**Data**
▼▼▼

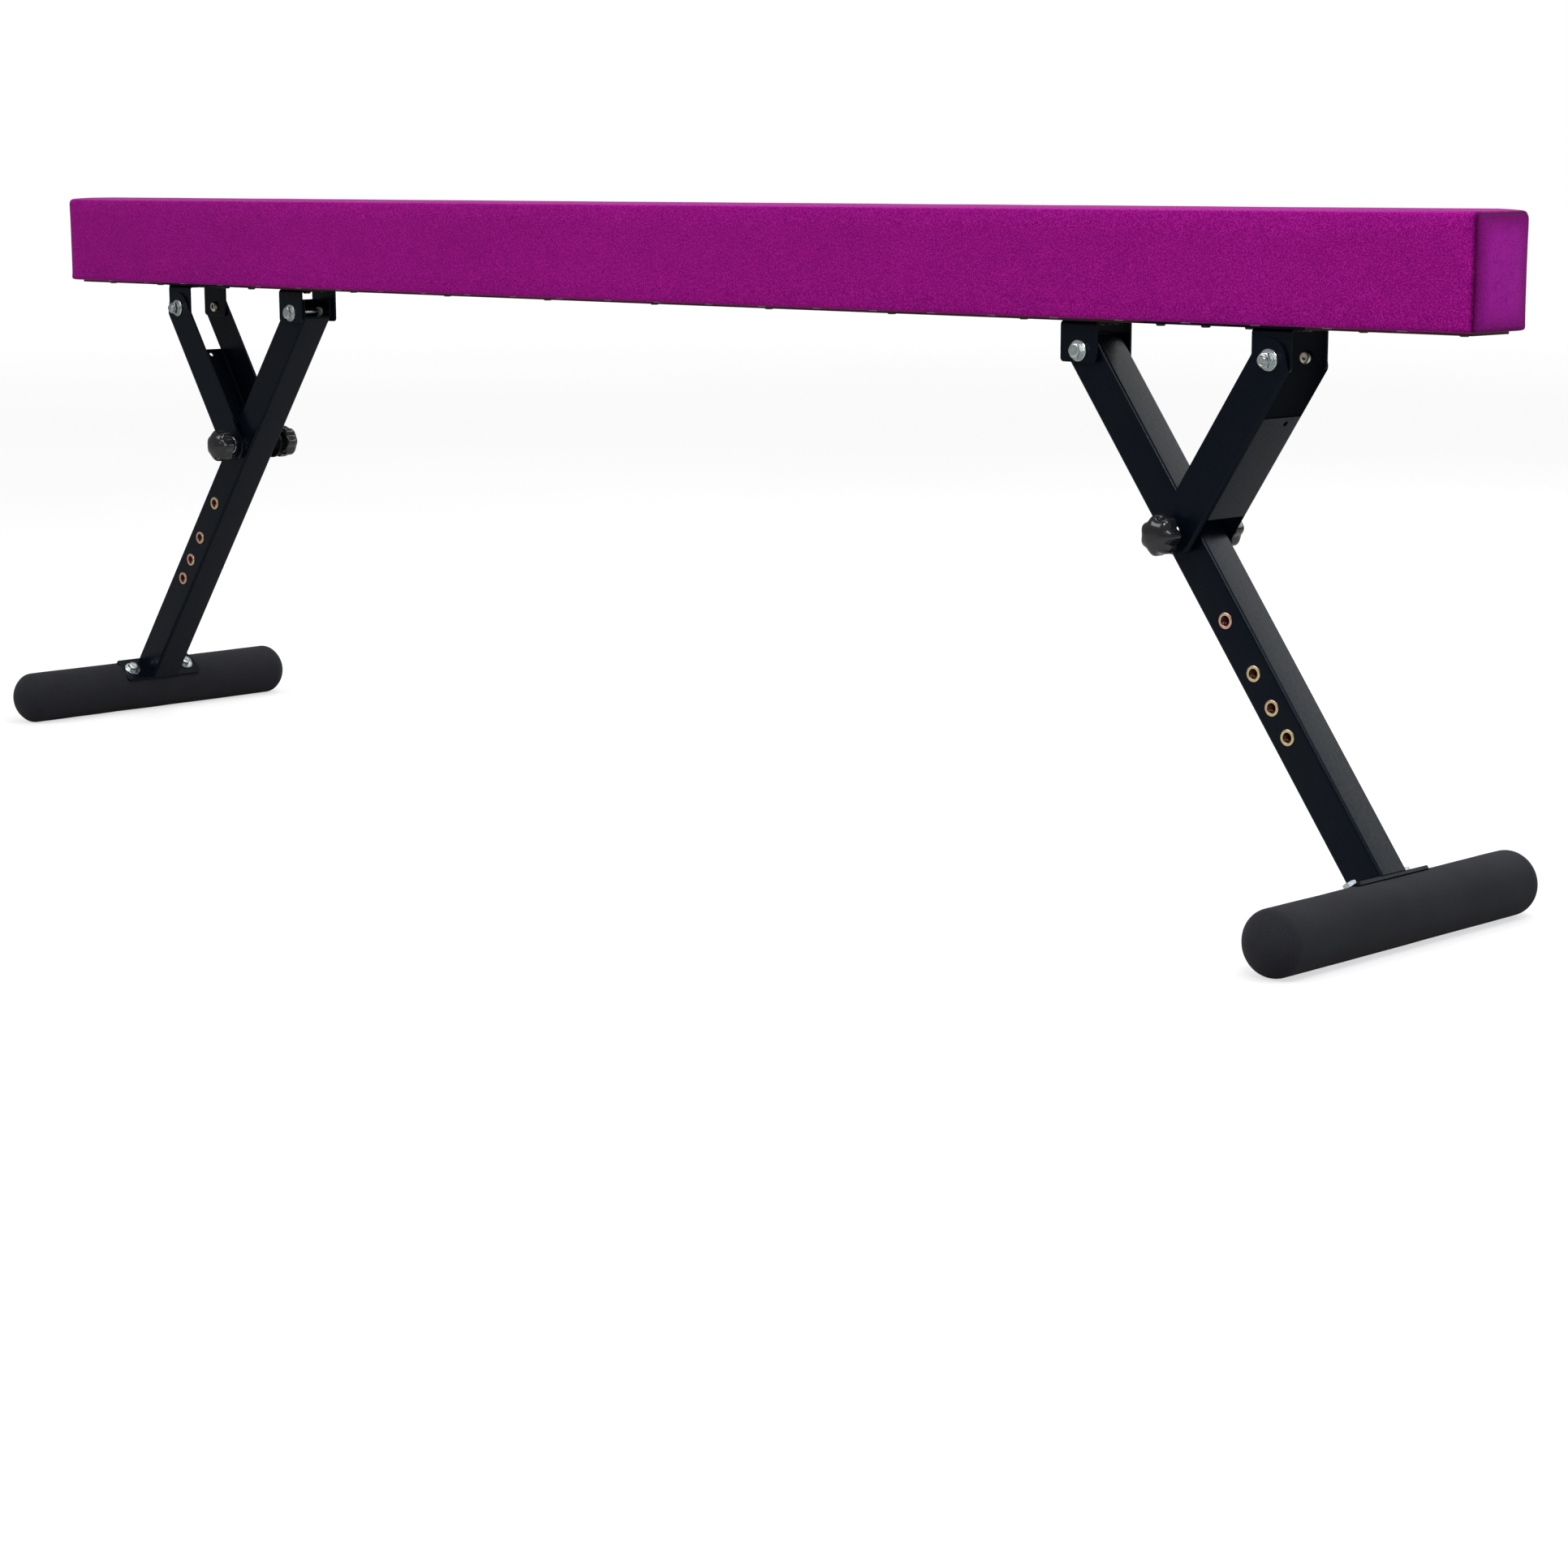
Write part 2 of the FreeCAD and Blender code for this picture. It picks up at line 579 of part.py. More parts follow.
def cheek_outline():
    """A cheek's outline in (s, n): round at hinge and knob, square towards the web."""
    radius = CHEEK_RADIUS
    reach = math.hypot(CHEEK_CORNER_OVERHANG, WEB_OUTER_N)
    corner_angle = math.atan2(WEB_OUTER_N, -CHEEK_CORNER_OVERHANG)
    touch = corner_angle + math.acos(radius / reach)
    middle = (touch + 1.5 * math.pi) / 2

    def at(angle, from_end):
        s = radius * math.cos(angle)
        return Vector(STRUT_LENGTH - s if from_end else s, 0, radius * math.sin(angle))

    corner = Vector(-CHEEK_CORNER_OVERHANG, 0, WEB_OUTER_N)
    far_corner = Vector(STRUT_LENGTH + CHEEK_CORNER_OVERHANG, 0, WEB_OUTER_N)
    edges = [
        Part.LineSegment(corner, at(touch, False)),
        Part.Arc(at(touch, False), at(middle, False), at(1.5 * math.pi, False)),
        Part.LineSegment(at(1.5 * math.pi, False), at(1.5 * math.pi, True)),
        Part.Arc(at(1.5 * math.pi, True), at(middle, True), at(touch, True)),
        Part.LineSegment(at(touch, True), far_corner),
        Part.LineSegment(far_corner, corner)]
    return Part.Face(Part.Wire([edge.toShape() for edge in edges]))


def strut():
    """A bent channel: two cheeks outside the leg, and a web over the middle stretch."""
    reach = 2 * CHEEK_RADIUS
    depth = 2 * WEB_OUTER_N
    channel = rounded_bar(-reach, STRUT_LENGTH + reach, CHEEK_OUTER_Y, WEB_OUTER_N, BEND_RADIUS)
    inside = rounded_bar(-reach, STRUT_LENGTH + reach, CHEEK_INNER_Y, WEB_OUTER_N - SHEET,
                         BEND_RADIUS - SHEET)
    below = box(-reach, STRUT_LENGTH + reach, -CHEEK_INNER_Y, CHEEK_INNER_Y, -depth, 0)
    channel = channel.cut([inside, below])
    openings = [box(s0, s1, -CHEEK_INNER_Y, CHEEK_INNER_Y, -depth, depth)
                for s0, s1 in ((-reach, WEB_START), (WEB_END, STRUT_LENGTH + reach))]
    outline = cheek_outline().extrude(Vector(0, 2 * CHEEK_OUTER_Y, 0))
    outline.translate(Vector(0, -CHEEK_OUTER_Y, 0))
    channel = channel.cut(openings).common(outline)
    pin_radius = BOLT_RADIUS + PIN_CLEARANCE
    holes = [along_y(s, 0, -CHEEK_OUTER_Y, CHEEK_OUTER_Y, pin_radius) for s in (0, STRUT_LENGTH)]
    holes.append(Part.makeCylinder(WEB_HOLE_RADIUS, WEB_OUTER_N,
                                   Vector(WEB_START + WEB_HOLE_INSET, WEB_HOLE_Y, SHEET)))
    return swing(channel.cut(holes), OUTER_PIVOT_X, STRUT_ANGLE)


def strut_spacers():
    """Nylon rings inside the cheeks that centre the leg and guide the knobs' studs."""
    ring = Part.makeCylinder(SPACER_RADIUS, CHEEK_INNER_Y - SPACER_INNER_Y)
    ring = ring.cut(Part.makeCylinder(BOLT_RADIUS + PIN_CLEARANCE, CHEEK_INNER_Y))
    pair = [face_y(ring, STRUT_LENGTH, side * SPACER_INNER_Y, 0, side) for side in (-1, 1)]
    return swing(group(pair), OUTER_PIVOT_X, STRUT_ANGLE)


def button_bolt():
    """A button-head bolt: head below z = 0 with a hexagon socket, shank above."""
    flat = BUTTON_RADIUS * 0.6
    crown_middle = ((BUTTON_RADIUS + flat) / 2 + 0.8, -(BUTTON_RIM + BUTTON_HEIGHT) / 2 - 0.3)
    head = turned_profile([
        (0, 0),
        (BUTTON_RADIUS, 0),
        (BUTTON_RADIUS, -BUTTON_RIM),
        crown_middle + (flat, -BUTTON_HEIGHT),
        (0, -BUTTON_HEIGHT),
        (0, 0)])
    socket = hexagon(BUTTON_SOCKET, BUTTON_SOCKET_DEPTH)
    socket.translate(Vector(0, 0, -BUTTON_HEIGHT))
    seat = CHEEK_OUTER_Y + GAP + WASHER_THICKNESS
    shank = bolt_shank(-(seat + THREAD_BEYOND_SEAT - OUTER_EAR_Y + SHEET), 0)
    shank.rotate(Vector(0, 0, 0), Vector(1, 0, 0), 180)
    return fused([head.cut(socket), shank])


def strut_bolts():
    """Two short bolts, because the folded leg lies between the outer bracket's ears."""
    bolt = button_bolt()
    return group([face_y(bolt, OUTER_PIVOT_X, side * (OUTER_EAR_Y - SHEET), PIVOT_Z, side)
                  for side in (-1, 1)])


def strut_washers():
    seat = CHEEK_OUTER_Y + GAP
    return group([face_y(washer(), OUTER_PIVOT_X, side * seat, PIVOT_Z, side)
                  for side in (-1, 1)])


def strut_nuts():
    seat = CHEEK_OUTER_Y + GAP + WASHER_THICKNESS
    return group([face_y(lock_nut(), OUTER_PIVOT_X, side * seat, PIVOT_Z, side)
                  for side in (-1, 1)])


# ---------------------------------------------------------------- knobs

def lobed_face():
    """A star outline of lobes and valleys, each arc tangent to the next."""
    step = math.pi / KNOB_LOBES
    lobe_ring = KNOB_RADIUS - LOBE_RADIUS
    reach = LOBE_RADIUS + VALLEY_RADIUS
    valley_ring = (lobe_ring * math.cos(step)
                   + math.sqrt(reach ** 2 - (lobe_ring * math.sin(step)) ** 2))

    def polar(radius, angle):
        return Vector(radius * math.cos(angle), radius * math.sin(angle), 0)

    def tangent_point(lobe_angle, valley_angle):
        lobe = polar(lobe_ring, lobe_angle)
        valley = polar(valley_ring, valley_angle)
        return lobe + (valley - lobe) * (LOBE_RADIUS / reach)

    edges = []
    for k in range(KNOB_LOBES):
        lobe_angle = 2 * step * k
        before = tangent_point(lobe_angle, lobe_angle - step)
        after = tangent_point(lobe_angle, lobe_angle + step)
        following = tangent_point(lobe_angle + 2 * step, lobe_angle + step)
        edges.append(Part.Arc(before, polar(KNOB_RADIUS, lobe_angle), after).toShape())
        edges.append(Part.Arc(after, polar(valley_ring - VALLEY_RADIUS, lobe_angle + step),
                              following).toShape())
    return Part.Face(Part.Wire(edges))


def knob():
    """A star knob: hub, lobed rim with a domed face, and a recess round the hub."""
    star = lobed_face().extrude(Vector(0, 0, KNOB_DEPTH))
    rim_top = KNOB_HUB_LENGTH + KNOB_RIM
    outer = KNOB_RADIUS + 1
    rounding_middle = (outer * 0.9, rim_top + (KNOB_DEPTH - rim_top) * 0.62)
    crown_middle = (KNOB_SHOULDER_RADIUS / 2, KNOB_DEPTH - KNOB_SHOULDER_DROP / 4)
    envelope = turned_profile([
        (0, KNOB_HUB_LENGTH),
        (outer - KNOB_EDGE_CHAMFER, KNOB_HUB_LENGTH),
        (outer, KNOB_HUB_LENGTH + KNOB_EDGE_CHAMFER),
        (outer, rim_top),
        rounding_middle + (KNOB_SHOULDER_RADIUS, KNOB_DEPTH - KNOB_SHOULDER_DROP),
        crown_middle + (0, KNOB_DEPTH),
        (0, KNOB_HUB_LENGTH)])
    head = star.common(envelope)
    recess = Part.makeCylinder(KNOB_RECESS_RADIUS, KNOB_RECESS_DEPTH, Vector(0, 0, KNOB_HUB_LENGTH))
    hub = Part.makeCone(KNOB_HUB_RADIUS, KNOB_HUB_RADIUS * 1.1, KNOB_HUB_LENGTH + KNOB_RECESS_DEPTH)
    whole = fused([head.cut(recess), hub])
    return whole.cut(Part.makeCylinder(BOLT_RADIUS, KNOB_HUB_LENGTH + KNOB_RECESS_DEPTH))


def knob_stud():
    """The threaded stud moulded into the knob, along +Z from its tip."""
    length = KNOB_BACK_Y + KNOB_HUB_LENGTH + KNOB_RECESS_DEPTH - STUD_TIP_Y
    return bolt_shank(0, length)


def at_knob(shape, y, side):
    """Put a part, drawn along +Z, at the strut's knob hole on the front or rear."""
    return swing(face_y(shape, STRUT_LENGTH, side * y, 0, side), OUTER_PIVOT_X, STRUT_ANGLE)


# ---------------------------------------------------------------- assembly

def right_hand_set():
    """Every node of the right-hand leg set."""
    nodes = {
        "inner_bracket": inner_bracket(),
        "outer_bracket": outer_bracket(),
        "mount_plate": mount_plate(),
        "bracket_screws": bracket_screws(),
        "leg_tube": leg_tube(),
        "leg_bushes": leg_bushes(),
        "leg_inserts": leg_inserts(),
        "foot_plate": foot_plate(),
        "foot_pipe": foot_pipe(),
        "foot_sleeve": foot_sleeve(),
        "foot_bolts": foot_bolts(),
        "foot_washers": foot_washers(),
        "hinge_bolt": hinge_bolt(),
        "hinge_washers": hinge_washers(),
        "hinge_nut": hinge_nut(),
        "strut": strut(),
        "strut_spacers": strut_spacers(),
        "strut_bolts": strut_bolts(),
        "strut_washers": strut_washers(),
        "strut_nuts": strut_nuts()}
    for place, side in (("front", -1), ("rear", 1)):
        nodes[place + "_knob"] = at_knob(knob(), KNOB_BACK_Y, side)
        nodes[place + "_knob_stud"] = at_knob(knob_stud(), STUD_TIP_Y, side)
        nodes[place + "_knob_washer"] = at_knob(washer(), CHEEK_OUTER_Y + GAP, side)
    return nodes


def all_nodes():
    nodes = {
        "beam_core": beam_core(),
        "beam_foam": beam_foam(),
        "beam_cover": beam_cover(),
        "cover_staples": cover_staples(),
        "bottom_slats": bottom_slats(),
        "slat_screws": slat_screws()}
    for name, shape in right_hand_set().items():
        nodes["right_" + name] = shape
        nodes["left_" + name] = shape.mirror(Vector(0, 0, 0), Vector(1, 0, 0))
    return nodes


os.makedirs("parts", exist_ok=True)
for node, solid in all_nodes().items():
    solid.exportStep("parts/" + node + ".step")
print("leg angle", round(LEG_ANGLE, 4), "strut angle", round(STRUT_ANGLE, 4),
      "pivot height", round(PIVOT_Z, 4), "beam top", round(BEAM_TOP, 4))
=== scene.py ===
import math

import bmesh
import bpy
import numpy as np
from mathutils import Matrix, Vector, noise


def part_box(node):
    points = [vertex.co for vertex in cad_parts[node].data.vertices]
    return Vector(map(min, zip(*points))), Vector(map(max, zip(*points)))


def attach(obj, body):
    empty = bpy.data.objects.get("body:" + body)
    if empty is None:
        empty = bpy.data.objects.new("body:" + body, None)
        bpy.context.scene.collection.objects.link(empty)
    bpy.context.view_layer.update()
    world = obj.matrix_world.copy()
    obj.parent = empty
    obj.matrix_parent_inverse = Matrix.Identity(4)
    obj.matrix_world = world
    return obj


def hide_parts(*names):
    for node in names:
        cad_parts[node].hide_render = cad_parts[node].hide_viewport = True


# The looks of a padded balance beam on two folding legs. Everything is in metres, in the frame
# of the CAD model: origin on the floor under the beam's centre, +X along it, -Y its front.

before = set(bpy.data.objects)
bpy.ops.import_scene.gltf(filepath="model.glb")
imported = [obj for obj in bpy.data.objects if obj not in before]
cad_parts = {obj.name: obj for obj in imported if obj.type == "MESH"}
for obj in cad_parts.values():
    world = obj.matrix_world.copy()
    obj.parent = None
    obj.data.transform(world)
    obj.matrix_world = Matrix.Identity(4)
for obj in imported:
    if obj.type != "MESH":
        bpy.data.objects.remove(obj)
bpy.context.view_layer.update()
scene = bpy.context.scene

LEG_SETS = ("right", "left")
PLACES = {"front": -1, "rear": 1}           # knobs and washers, by the sign of Y

# Cover.
COVER_EDGE_RADIUS = 0.0075
COVER_LOWER_RADIUS = 0.003
COVER_SKIN = 0.0012
SWELL_SIDE = 0.0014                         # how far the padding pushes the cloth out
SWELL_END = 0.0044
SWELL_UNDER = 0.0007
END_ZONE = 0.03                             # length over which the swell grows to SWELL_END
GRID_STEP = 0.011
SEAM_GRID = (0.0, 0.0016, 0.0032, 0.0046, 0.0055, 0.0061, 0.0067, 0.0073, 0.0081, 0.0098, 0.0125)
EDGE_GRID = (0.0, 0.0018, 0.0042, 0.0076)
SEAM_INSET = 0.0067                         # seam to the beam's end
SEAM_DEPTH = 0.0016
SEAM_HALF_WIDTH = 0.0010
SEAM_PUCKER = 0.2                           # share by which the seam's depth varies
PUCKER_RATE = 900                           # radians per metre along the seam
WAVE_HEIGHT = 0.00022                       # slow unevenness of the cloth
ROLL_HEIGHT = 0.0045                        # the rolled lower edge, above the underside
ROLL_SPREAD = 0.0025
ROLL_BULGE = 0.0006
ROLL_ZONE = (0.0005, 0.012)
ROLL_FROM_Y = 0.04
SEAM_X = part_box("beam_cover")[1].x - SEAM_INSET
FLAP_INNER_Y = 0.0295
FLAP_END_INSET = 0.034
FLAP_GRIP = 0.002                           # cloth held beyond the flap's inner edge
STAPLE_Y = 0.036
STAPLE_HALF_WIDTH = 0.006
STAPLE_STEP = 0.090
SIMULATED_FRAMES = 20
FOAM_OUTSIDE = 0.004                        # further past the core than this is the foam's outside
FOAM_PRESS = (0.0070, 0.0035, 0.0035)       # its outside is drawn in this much, to stay hidden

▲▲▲

Reproduce only the lines from the top of the material through the one bearing "middle = (touch + 1.5 * math.pi) / 2", each exactly as it stands.

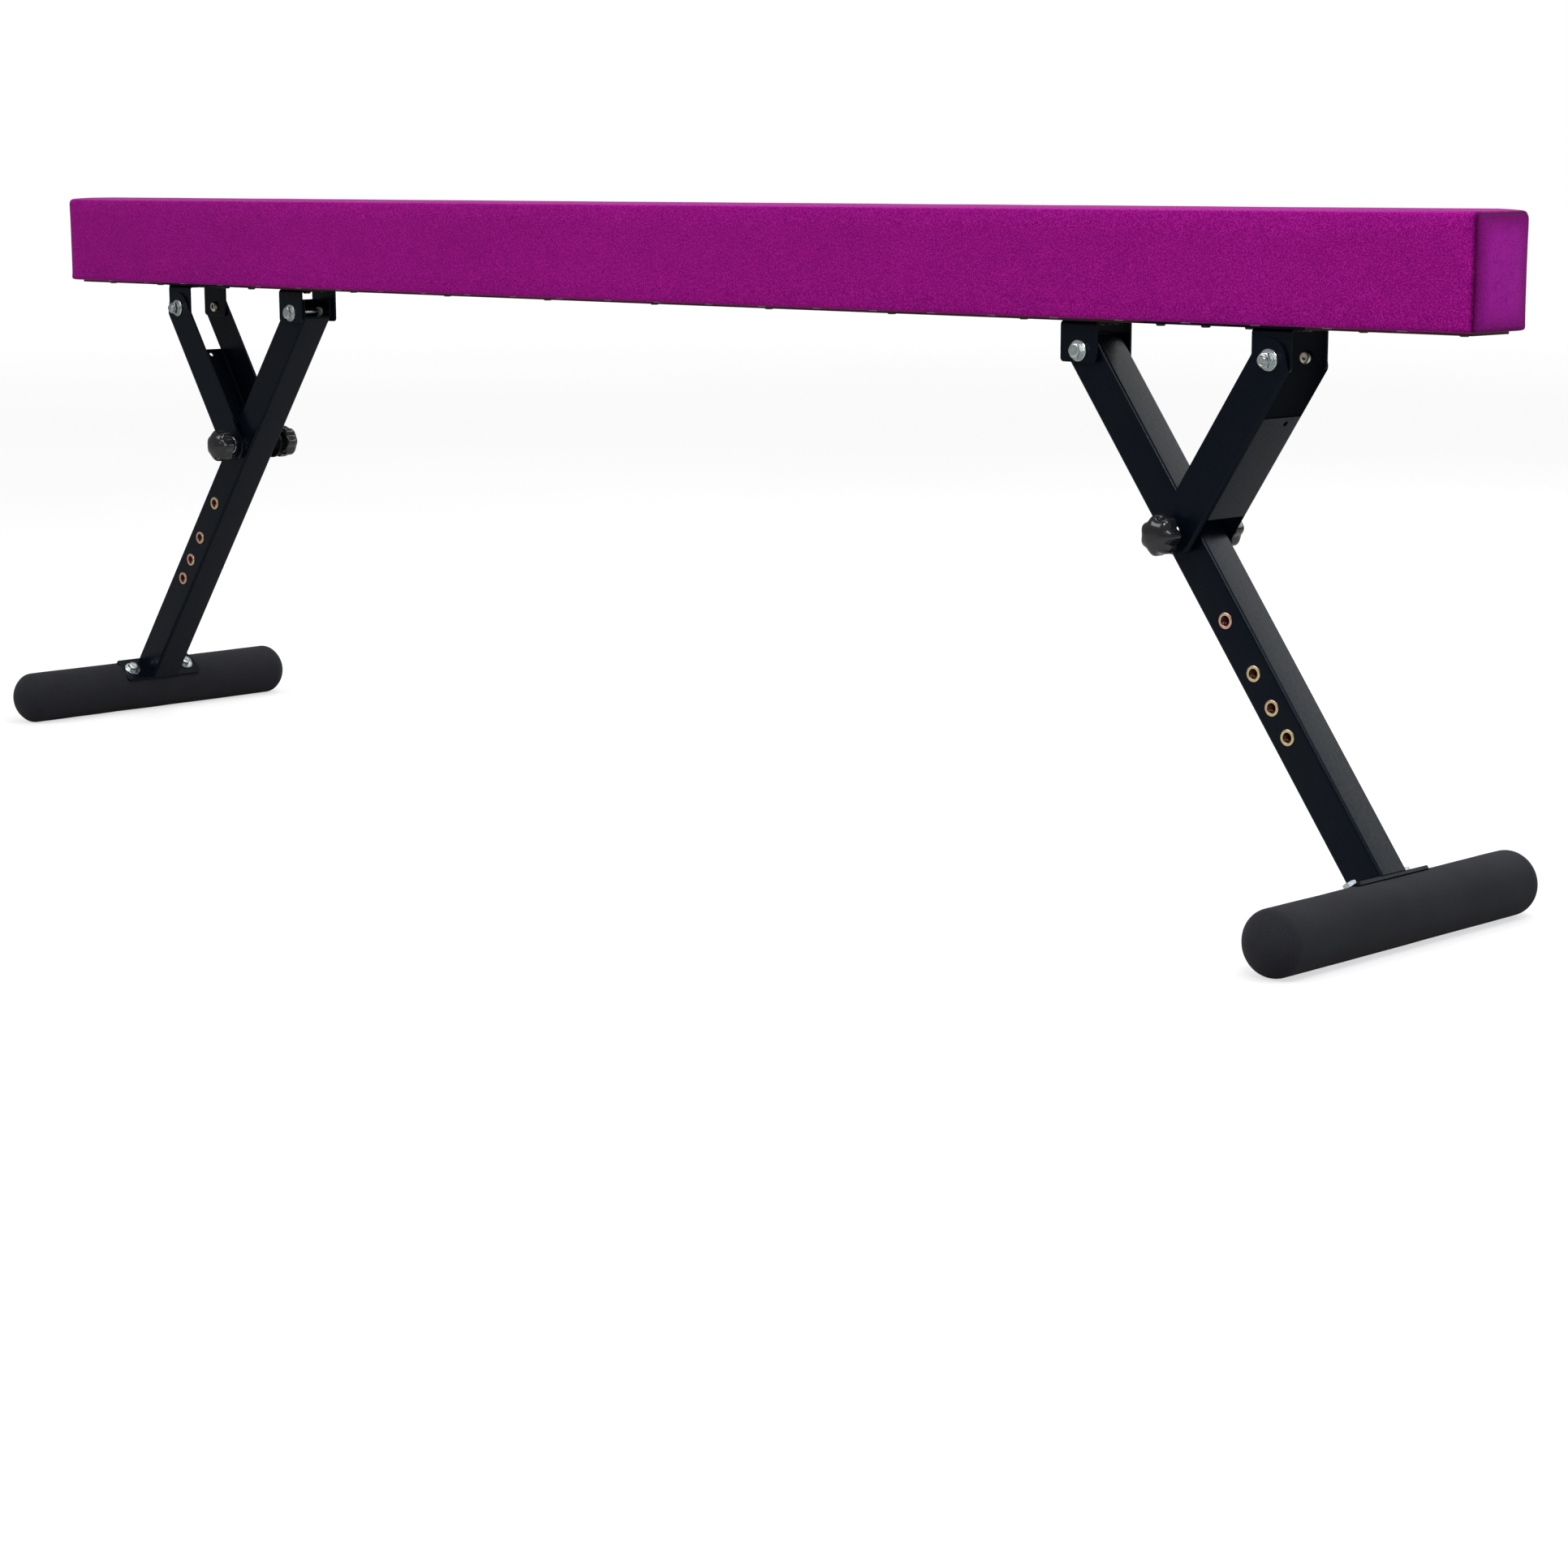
Write part 2 of the FreeCAD and Blender code for this picture. It picks up at line 579 of part.py. More parts follow.
def cheek_outline():
    """A cheek's outline in (s, n): round at hinge and knob, square towards the web."""
    radius = CHEEK_RADIUS
    reach = math.hypot(CHEEK_CORNER_OVERHANG, WEB_OUTER_N)
    corner_angle = math.atan2(WEB_OUTER_N, -CHEEK_CORNER_OVERHANG)
    touch = corner_angle + math.acos(radius / reach)
    middle = (touch + 1.5 * math.pi) / 2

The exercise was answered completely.